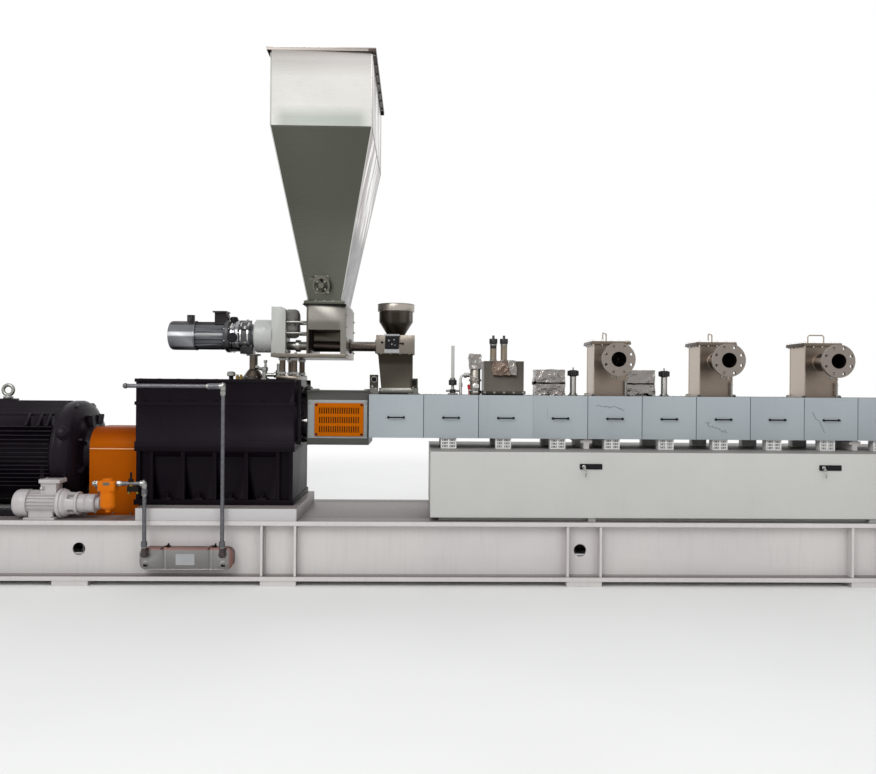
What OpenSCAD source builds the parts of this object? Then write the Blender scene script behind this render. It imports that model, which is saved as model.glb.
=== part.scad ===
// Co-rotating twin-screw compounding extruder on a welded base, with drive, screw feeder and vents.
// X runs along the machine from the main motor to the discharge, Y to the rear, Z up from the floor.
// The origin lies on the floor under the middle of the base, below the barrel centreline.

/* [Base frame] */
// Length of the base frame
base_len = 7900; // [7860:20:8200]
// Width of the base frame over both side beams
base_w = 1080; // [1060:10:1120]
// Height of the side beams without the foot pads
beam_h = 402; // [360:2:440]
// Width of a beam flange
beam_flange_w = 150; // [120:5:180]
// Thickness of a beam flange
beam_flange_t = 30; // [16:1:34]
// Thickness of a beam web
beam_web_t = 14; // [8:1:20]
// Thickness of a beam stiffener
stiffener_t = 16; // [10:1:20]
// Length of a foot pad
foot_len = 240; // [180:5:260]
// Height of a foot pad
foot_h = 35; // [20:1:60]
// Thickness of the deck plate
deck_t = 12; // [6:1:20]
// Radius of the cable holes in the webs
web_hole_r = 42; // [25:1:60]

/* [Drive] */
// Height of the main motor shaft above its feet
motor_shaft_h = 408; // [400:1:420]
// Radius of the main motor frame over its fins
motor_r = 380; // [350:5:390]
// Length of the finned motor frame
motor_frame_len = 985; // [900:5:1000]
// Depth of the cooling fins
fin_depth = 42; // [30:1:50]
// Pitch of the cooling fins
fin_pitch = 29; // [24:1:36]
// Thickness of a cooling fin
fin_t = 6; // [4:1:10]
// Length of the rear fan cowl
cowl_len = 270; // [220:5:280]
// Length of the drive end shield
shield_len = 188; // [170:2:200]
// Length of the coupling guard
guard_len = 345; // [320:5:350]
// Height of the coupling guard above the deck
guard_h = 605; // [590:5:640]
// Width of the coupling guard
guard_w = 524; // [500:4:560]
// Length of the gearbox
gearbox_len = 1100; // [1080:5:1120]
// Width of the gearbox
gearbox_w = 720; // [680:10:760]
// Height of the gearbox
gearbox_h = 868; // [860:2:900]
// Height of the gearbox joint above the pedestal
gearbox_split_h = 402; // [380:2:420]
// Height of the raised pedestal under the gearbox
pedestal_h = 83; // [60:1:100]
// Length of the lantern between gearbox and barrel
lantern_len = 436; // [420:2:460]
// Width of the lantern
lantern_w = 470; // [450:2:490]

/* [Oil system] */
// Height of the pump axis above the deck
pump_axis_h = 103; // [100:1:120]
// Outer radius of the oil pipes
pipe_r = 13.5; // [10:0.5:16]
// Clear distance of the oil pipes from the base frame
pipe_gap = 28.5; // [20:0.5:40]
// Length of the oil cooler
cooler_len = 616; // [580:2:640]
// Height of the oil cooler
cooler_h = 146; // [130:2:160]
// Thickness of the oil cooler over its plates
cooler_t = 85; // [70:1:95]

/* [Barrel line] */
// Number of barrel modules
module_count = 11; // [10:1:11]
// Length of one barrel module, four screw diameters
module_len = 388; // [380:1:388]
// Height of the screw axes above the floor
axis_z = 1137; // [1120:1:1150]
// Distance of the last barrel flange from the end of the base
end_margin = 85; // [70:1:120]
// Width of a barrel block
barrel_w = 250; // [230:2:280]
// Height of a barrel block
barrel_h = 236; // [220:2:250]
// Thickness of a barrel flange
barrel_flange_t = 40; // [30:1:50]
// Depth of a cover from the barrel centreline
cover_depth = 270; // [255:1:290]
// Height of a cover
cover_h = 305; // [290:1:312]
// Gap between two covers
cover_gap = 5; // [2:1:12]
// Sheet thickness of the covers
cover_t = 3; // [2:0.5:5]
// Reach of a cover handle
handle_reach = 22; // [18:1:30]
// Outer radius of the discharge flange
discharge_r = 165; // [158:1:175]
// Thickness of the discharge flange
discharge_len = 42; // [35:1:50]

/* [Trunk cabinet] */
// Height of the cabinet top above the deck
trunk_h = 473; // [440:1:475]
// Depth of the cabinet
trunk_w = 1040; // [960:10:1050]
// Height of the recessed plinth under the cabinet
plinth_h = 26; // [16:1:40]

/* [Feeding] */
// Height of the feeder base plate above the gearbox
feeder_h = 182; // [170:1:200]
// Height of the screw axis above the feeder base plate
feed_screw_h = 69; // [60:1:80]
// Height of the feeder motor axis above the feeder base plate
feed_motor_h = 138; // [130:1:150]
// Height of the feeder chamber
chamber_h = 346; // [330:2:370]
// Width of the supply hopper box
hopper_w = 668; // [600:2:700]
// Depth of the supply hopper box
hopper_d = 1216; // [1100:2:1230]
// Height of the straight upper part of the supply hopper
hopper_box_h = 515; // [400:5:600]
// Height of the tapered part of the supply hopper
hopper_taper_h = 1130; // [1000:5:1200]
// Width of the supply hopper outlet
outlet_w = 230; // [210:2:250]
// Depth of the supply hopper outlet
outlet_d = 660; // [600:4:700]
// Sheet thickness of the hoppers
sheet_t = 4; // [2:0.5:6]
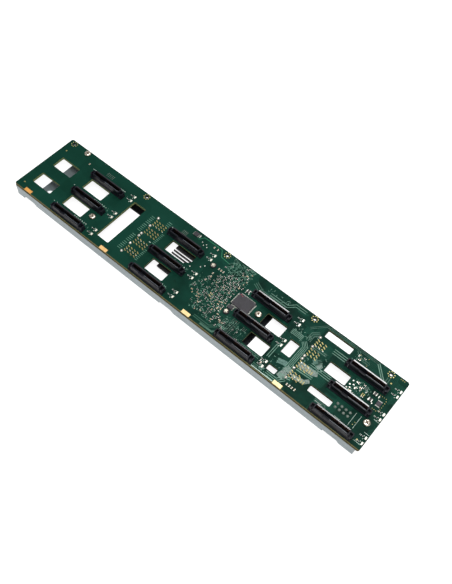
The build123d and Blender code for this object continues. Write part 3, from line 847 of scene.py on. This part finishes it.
════
What is the number of lines in the data holding the word "Blender"? Reply with that number only.

2